I have joined and rejoined HM since then, WW at least four times, and tried countless things on my own at home. I've been making a monthly charitable donation to C*urves for the last 18 months, and probably have paid at least one employee salary in full there. In short, I have sucked at doing anything about getting this weight off. And it's no small amount either. I am 64 lbs above my ultimate goal, and 44 lbs above where I was when I became pregnant.

I have been choosing to remain fat. And I have felt miserable about it. Yet I have still chosen to remain fat.

On Friday I marched myself into another weight loss program. The atmosphere in the place was alive! People were laughing and carrying on. I could hear cheers of congratulations from the private offices and whoops of laughter. None of the staff were these little size 4 stick university students out to make a summer job living - they were real women like me. Some had obvious weight struggles themselves - others were of normal weight and shape.

I was escorted into the manager's office for my private consultation. We started the interview and I promptly burst into tears! Excuse me?

I didn't realize how emotional I was about my weight and my body image. HB has been wonderful about it, but he's in such amazing shape that I just can't imagine why he finds me physically attractive. So I sat there, in front of this stranger woman, and I cried.

And then I joined. I feel the click.

I don't care if it's a gimick .... I saw pictures of people that I knew on the wall and they had lost weight. I have been doing the two day "cleansing" activity and got on my scale this morning after the first day. I'm already down two pounds. I don't care if it's all fluid. I'm down two pounds.

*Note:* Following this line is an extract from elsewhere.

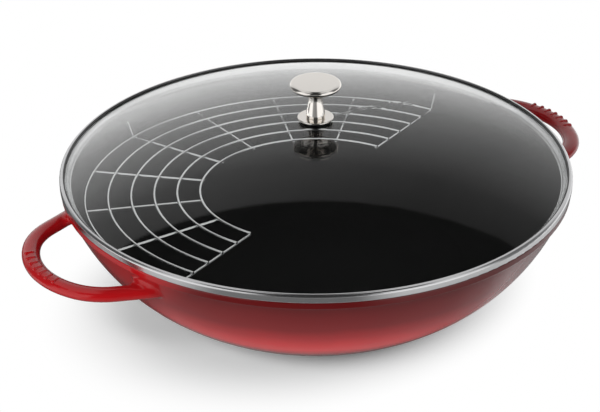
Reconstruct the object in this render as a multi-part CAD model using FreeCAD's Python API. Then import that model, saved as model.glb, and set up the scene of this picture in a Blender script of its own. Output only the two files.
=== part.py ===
"""Stove-top wok: enamelled iron bowl with two loop handles, domed glass lid and half-ring wire rack.

Millimetres. The origin is under the middle of the bowl, on the surface it stands on. +X runs through the
handles and +Z is up. Each sub-part is written to its own STEP file in parts/.
"""
import FreeCAD, Part

import math
import os

Vector = FreeCAD.Vector
SAME_HEIGHT = 1e-6

# ---------------------------------------------------------------- driving dimensions
# Bowl
RIM_RADIUS = 186.0          # outside of the upright rim
BOWL_HEIGHT = 96.0          # from the foot to the top of the rim
FOOT_RADIUS = 96.0          # flat foot
SIDE_RADIUS = 147.5         # curve of the side, seen in section
RIM_BAND = 5.0              # height of the rim that stands proud of the wall
RIM_PROUD = 2.6             # how far it stands proud
RIM_UNDERCUT = 1.2          # height of the slope under it
WALL = 3.8                  # thickness of the side
FLOOR = 5.0                 # thickness of the floor
FLOOR_BLEND = 60.0          # inside radius where the side meets the floor
RIM_THICKNESS = 5.6         # of the upright rim
RIM_BORE_DEPTH = 5.6        # depth of the upright rim, inside
LEDGE_DROP = 2.4            # height of the slope under it
RIM_ROUNDING = 1.2
RIM_LEAD_IN = 2.6           # rounding of the rim's inner edge, under the lid's funnel
FOOT_ROUNDING = 2.0

# Loop handles, cast with the bowl
HANDLE_REACH = 42.5         # from the rim to the outside of the loop
HANDLE_DROP = 17.6          # from the top of the rim to the middle of the bar
BAR_WIDTH = 12.8            # the bar is oval in section
BAR_HEIGHT = 9.4
CROWN_RADIUS = 66.0         # middle line of the loop, outer stretch
CROWN_HALF_ANGLE = 30.0
CORNER_RADIUS = 46.0        # middle line of the loop, corners
LEG_ANGLE = 22.0            # how far each leg leans from straight out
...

With work, school, the kids, lack of summer vacation....and everything else that feels out of my own control in my life, I need something of which I can be in control. My weight and my food intake is that thing. Man, that sounded like an eating disordered statement but really, I have so far to go before an eating disorder could kick in ... besides the fact that I just love food too much to ever think of going without it. Nope, it's the good kind of control.

HB and I have a trip to Boston booked for the end of September. If I keep to the prescribed regime, I will be at my halfway mark by then ... meaning I will be able to wear my Danier leather jacket which I adore! That, and my arse will actually fit comfortably in the seat for the trip.

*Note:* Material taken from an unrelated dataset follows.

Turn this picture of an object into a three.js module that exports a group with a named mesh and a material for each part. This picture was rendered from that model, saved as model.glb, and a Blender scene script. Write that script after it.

I'm back. And I'm in control. Watch out world!

Saturday, July 01, 2006

How could we not.....

seriously consider falling in love with this guy?

Pan

I sent an email off earlier this week, hoping they might consider a Canadian as an adoptive mom, but had no response. Now his page says "pending" so perhaps he has found a good home already. I post on a message board for owners of giant breed dawgs, and they were already lining up to assist with transport from PA.

There are some awesome people on the internet.